I agree, you will have to go back to square one like everybody else said, whether you want her to re-train her to inside or outside. 

However, if you do want to switch her to using outside, I heard that one guy successfully switched his dog by nailing down a used pee pad outside in the place where he wanted her to go. Naturally he would praise her when she went on the pee pad outside (of course he removed the solids in between times, so she didn't make a mess). Once she got used to going there, he just cut the pee pad smaller and smaller until pretty soon she was going on the grass like a pro.

Good luck!


----------



## sweetbabybe (Sep 24, 2006)

P.S. It works better if you DON'T change the pee pad after every pee, dogs LIKE to go where they can smell their own urine. In fact, when changing pads, some people find it helps with the training to press the new pad to the old pad before setting it down, so it still carries her scent.


----------



## KathiS (Aug 12, 2006)

My Maltese will not go twice on the same pad. If I leave the pad, she will pee on the rug nearby. She never poops on the pad or outside, but that's a whole other issue. My main concern right now is getting her to stop peeing on the rug! Thank you all!!!


----------



## Matilda's mommy (Jun 1, 2005)

Hi Kathi, I remember when Matilda did the same thing, she is trained now but once in awhile she will jump up on my couch and pee.

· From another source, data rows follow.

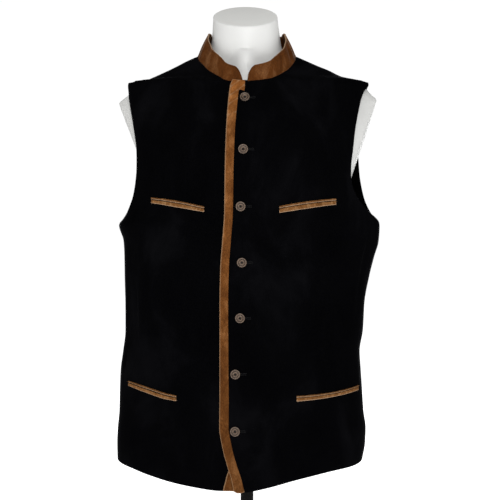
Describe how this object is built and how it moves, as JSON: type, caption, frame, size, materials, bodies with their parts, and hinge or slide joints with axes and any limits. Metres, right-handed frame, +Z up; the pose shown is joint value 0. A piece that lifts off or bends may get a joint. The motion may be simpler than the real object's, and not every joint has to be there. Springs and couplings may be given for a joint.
{
  "type": "outdoor vest worn on a limbless dress form with a stand",
  "caption": "Velvet stand-collar vest with contrast binding, jetted pockets and a buttoned front, worn on a headless, armless dress form on a round base.",
  "frame": {"origin": "middle of the stand base's underside, under the centre of the whole object's box", "axes": "+Z up, the vest's front faces -Y, the wearer's left is at +X"},
  "size_m": [0.4435, 0.29, 0.9989],
  "materials": {
    "black_velvet": "short-pile black velvet",
    "tan_velvet": "short-pile tan velvet",
    "buttons": "brown horn-like plastic, satin",
    "form_shell": "white, half gloss",
    "stand_paint": "black powder coat"
  },
  "bodies": {
    "root": {"front_left": "black_velvet", "front_right": "black_velvet", "back": "black_velvet", "binding_left": "tan_velvet", "binding_right": "tan_velvet", "collar": "tan_velvet", "chest_pocket_left_jet": "tan_velvet", "chest_pocket_left_welt": "tan_velvet", "chest_pocket_right_jet": "tan_velvet", "chest_pocket_right_welt": "tan_velvet", "hip_pocket_left_jet": "tan_velvet", "hip_pocket_left_welt": "tan_velvet", "hip_pocket_right_jet": "tan_velvet", "hip_pocket_right_welt": "tan_velvet", "button_1": "buttons", "button_2": "buttons", "button_3": "buttons", "button_4": "buttons", "button_5": "buttons", "button_6": "buttons", "button_7": "buttons", "form": "form_shell", "stand_base": "stand_paint", "stand_pole": "stand_paint"}
  },
  "joints": []
}
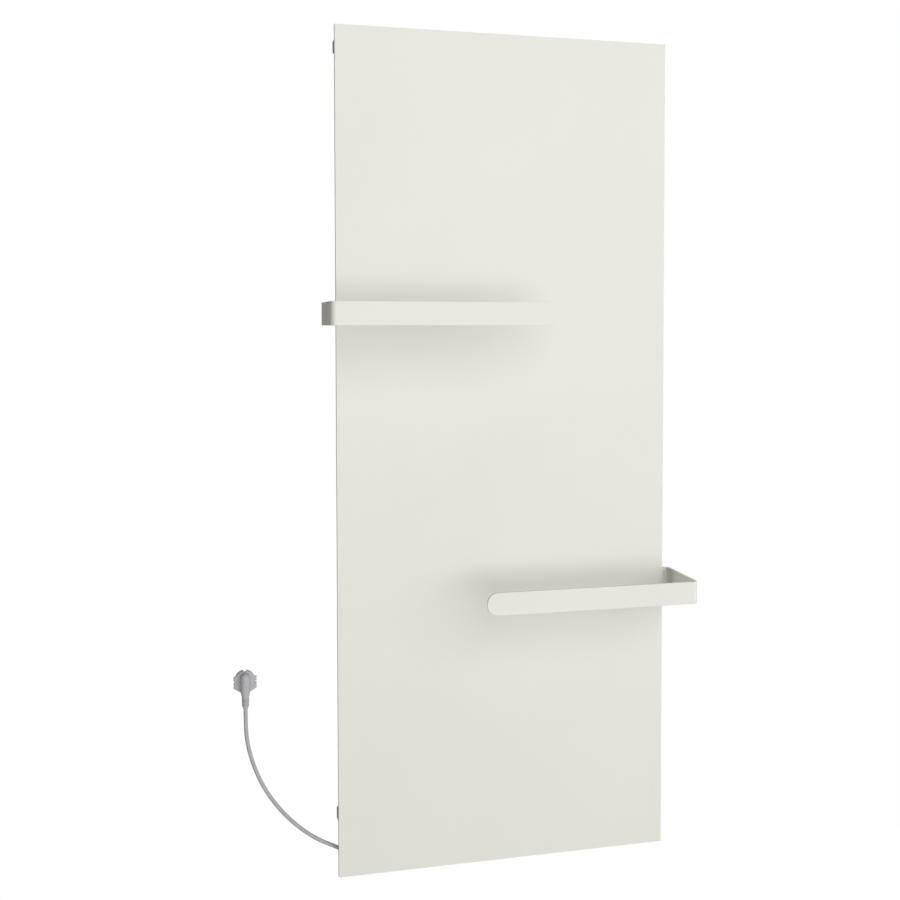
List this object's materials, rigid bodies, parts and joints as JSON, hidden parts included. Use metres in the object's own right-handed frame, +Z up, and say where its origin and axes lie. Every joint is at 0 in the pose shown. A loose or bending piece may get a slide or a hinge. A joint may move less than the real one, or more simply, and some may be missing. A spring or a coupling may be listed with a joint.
{
  "type": "electric towel radiator",
  "caption": "Wall-hung slim electric panel radiator with flat-bar towel rails wrapping in from opposite sides, wall brackets, rear receiver, cord and plug.",
  "frame": {"origin": "on the wall plane, at the centre of the rectangle of the four wall screws", "axes": "+X to the right of someone facing the radiator, +Y into the wall, +Z up"},
  "size_m": [0.8146, 0.16, 1.5],
  "materials": {
    "warm_white_enamel": "matt powder coat",
    "galvanised_sheet": "satin galvanised",
    "zinc_screw": "bright zinc plate",
    "dark_nylon": "fine moulded texture",
    "heater_silicone": "matt",
    "aluminium_foil": "rolled",
    "insulation_fibre": "matt",
    "cutout_case": "matt",
    "receiver_plastic": "fine moulded texture",
    "black_plastic": "satin",
    "grey_button": "satin",
    "board_green": "solder mask",
    "terminal_plastic": "satin",
    "status_lens": "clear",
    "lamp_white": "gloss",
    "grey_nylon": "satin",
    "seal_rubber": "matt",
    "lead_insulation": "satin",
    "grey_cord": "matt sheath",
    "grey_plug": "fine moulded texture",
    "plug_metal": "nickel plate"
  },
  "bodies": {
    "radiator": {"back_sheet": "galvanised_sheet", "back_sheet_screws": "zinc_screw", "bar_screws": "zinc_screw", "bar_spacers": "zinc_screw", "bar_washers": "zinc_screw", "circuit_board": "board_green", "cord_sheath_end": "grey_cord", "front_panel": "warm_white_enamel", "gland_body": "grey_nylon", "gland_locknut": "grey_nylon", "gland_nut": "grey_nylon", "gland_seal": "seal_rubber", "hanger_studs": "zinc_screw", "heater_foil": "aluminium_foil", "heater_leads": "lead_insulation", "heating_cable": "heater_silicone", "insulation_board": "insulation_fibre", "lead_grommet": "seal_rubber", "lock_screws": "zinc_screw", "mains_cord": "grey_cord", "mains_leads": "lead_insulation", "pairing_switch": "black_plastic", "plug_body": "grey_plug", "plug_earth_contacts": "plug_metal", "plug_pins": "plug_metal", "plug_strain_relief": "grey_cord", "power_switch_body": "black_plastic", "receiver_housing": "receiver_plastic", "receiver_lid": "receiver_plastic", "receiver_lid_screws": "zinc_screw", "receiver_mounting_screws": "zinc_screw", "relay": "black_plastic", "status_led": "lamp_white", "status_lens": "status_lens", "supply_capacitor": "black_plastic", "terminal_block": "terminal_plastic", "thermal_cutout": "cutout_case", "towel_bar_lower": "warm_white_enamel", "towel_bar_upper": "warm_white_enamel", "wall_bracket_lower_left": "dark_nylon", "wall_bracket_lower_right": "dark_nylon", "wall_bracket_upper_left": "dark_nylon", "wall_bracket_upper_right": "dark_nylon"},
    "rocker": {"power_rocker": "black_plastic"},
    "button": {"pairing_button": "grey_button"}
  },
  "joints": [
    {"name": "power_rocker_tilt", "type": "hinge", "parent": "radiator", "child": "rocker", "pos_m": [-0.178, -0.023, -0.7731], "axis": [0, 1, 0], "range_deg": [0, 14]},
    {"name": "pairing_button_press", "type": "slide", "parent": "radiator", "child": "button", "axis": [0, 0, 1], "range_m": [0, 0.0008], "stiffness_N_per_m": 400, "springref_m": -0.001}
  ]
}
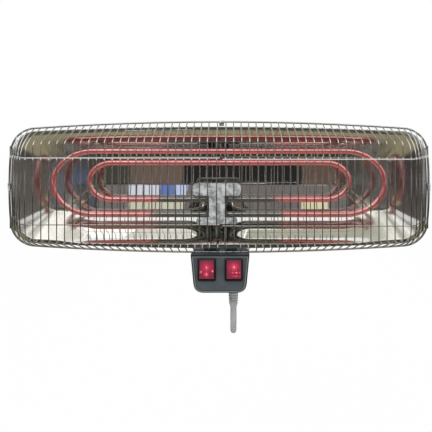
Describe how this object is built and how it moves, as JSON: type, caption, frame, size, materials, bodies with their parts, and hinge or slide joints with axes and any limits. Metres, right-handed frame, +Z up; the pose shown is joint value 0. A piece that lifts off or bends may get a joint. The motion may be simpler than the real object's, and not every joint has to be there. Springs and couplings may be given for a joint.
{
  "type": "electric bar heater",
  "caption": "Wall-mounted electric bar heater head: wire-guarded polished dish with tubular elements, tilt bracket, switch box with lit rocker switches and a coiled mains cord.",
  "frame": {"origin": "centre of the wall bracket's back face, level with the tilt axis", "axes": "+Y out of the back into the wall, +X along the long side to the viewer's right, +Z up; the heat leaves towards -Y"},
  "size_m": [0.6048, 0.2057, 0.3204],
  "materials": {
    "reflector_metal": "polished",
    "cover_paint": "satin paint",
    "grille_chrome": "bright chrome",
    "zinc_steel": "bright zinc",
    "element_sheath": "oxidised sheath, dull red at heat",
    "white_ceramic": "unglazed",
    "slate_plastic": "fine texture",
    "black_plastic": "moulded",
    "red_plastic": "translucent, lit from behind",
    "pale_plastic": "moulded",
    "cord_sheath": "smooth sheath",
    "black_rubber": "moulded",
    "lead_sleeve": "woven glass and silicone sleeve",
    "tie_plastic": "moulded",
    "pin_metal": "nickel plated",
    "bracket_paint": "satin paint"
  },
  "bodies": {
    "wall_mount": {"wall_bracket": "bracket_paint"},
    "head": {"reflector": "reflector_metal", "rear_cover": "cover_paint", "left_grille": "grille_chrome", "right_grille": "grille_chrome", "grille_clip_top": "zinc_steel", "grille_clip_bottom": "zinc_steel", "grille_clip_left": "zinc_steel", "grille_clip_right": "zinc_steel", "outer_element": "element_sheath", "inner_element": "element_sheath", "terminal_bracket": "zinc_steel", "outer_bush_left": "white_ceramic", "outer_bush_right": "white_ceramic", "inner_bush_left": "white_ceramic", "inner_bush_right": "white_ceramic", "element_spacer_left": "zinc_steel", "element_spacer_right": "zinc_steel", "switch_box_front": "slate_plastic", "switch_box_back": "slate_plastic", "left_switch_frame": "black_plastic", "right_switch_frame": "black_plastic", "cable_gland": "pale_plastic", "gland_nut": "pale_plastic", "cord_stretch": "cord_sheath", "cord_coil": "cord_sheath", "cord_tail": "cord_sheath", "coil_tie": "tie_plastic", "plug_body": "pale_plastic", "plug_pin_left": "pin_metal", "plug_pin_right": "pin_metal", "head_bracket": "bracket_paint", "tilt_bolt_left": "zinc_steel", "tilt_bolt_right": "zinc_steel", "tilt_washer_left": "zinc_steel", "tilt_washer_right": "zinc_steel", "tilt_nut_left": "zinc_steel", "tilt_nut_right": "zinc_steel", "bracket_screw_1": "zinc_steel", "bracket_screw_2": "zinc_steel", "bracket_screw_3": "zinc_steel", "bracket_screw_4": "zinc_steel", "box_screw_1": "zinc_steel", "box_screw_2": "zinc_steel", "box_screw_3": "zinc_steel", "box_screw_4": "zinc_steel", "lead_grommet": "black_rubber", "terminal_block": "pale_plastic", "switch_lead_left": "lead_sleeve", "switch_lead_right": "lead_sleeve", "element_lead": "lead_sleeve"},
    "left_rocker": {"left_rocker": "red_plastic"},
    "right_rocker": {"right_rocker": "red_plastic"}
  },
  "joints": [
    {"name": "head_tilt", "type": "hinge", "parent": "wall_mount", "child": "head", "pos_m": [0, -0.05, 0], "axis": [1, 0, 0], "range_deg": [-20, 30]},
    {"name": "left_rocker_turn", "type": "hinge", "parent": "head", "child": "left_rocker", "pos_m": [-0.0166, -0.168, -0.112], "axis": [1, 0, 0], "range_deg": [0, 16]},
    {"name": "right_rocker_turn", "type": "hinge", "parent": "head", "child": "right_rocker", "pos_m": [0.0209, -0.168, -0.112], "axis": [1, 0, 0], "range_deg": [0, 16]}
  ]
}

I have always had dogs that would never pee inside a house, but then there's Miss Matilda, I now watch her like a hawk and whenever she looks like she is up to no good I take her out for a walk. I can understand how frustrated you feel. I sure hope everything goes well for you. HUgs to you


----------



## Indymaltese (Sep 29, 2006)

I dont have a problem with Courtney at all when it comes to this.. She's done wonderful since the 1st week i had her when she was going threw that training.. When at that time i was training her and she did mess on the rug outside her wee pads i use to embarres her with it somehow.. Id bring her to that spot and make her look at it and say OMG COurtney what is that? What did u do? Id take it to her pad and show her.. After she started using the pad then she got her a treat.. It took a long while to break her from wanting a treat after every wee wee use.. Sometimes i wonderd why i was getting that look of uh hey you thiers something i want.. 

Divo on the other hand is a bit different.. He would rather go outside and do the duties only if the grass was dry.. He wont walk on wet grass or wet sidewalk.. If the grass is wet he uses the sidewalk








It took me a while to get him back on the wee pads as i had to make sure they were fresh when he'd have to releive.. Luckly i know his times he's got to go.. But still now n then he'll wait till he can no longer wait and finally he'll go on the wee pad.. 
good luck


----------



## LoriJo (Jul 19, 2006)

> It took a long while to break her from wanting a treat after every wee wee use.. Sometimes i wonderd why i was getting that look of uh hey you thiers something i want..[/B]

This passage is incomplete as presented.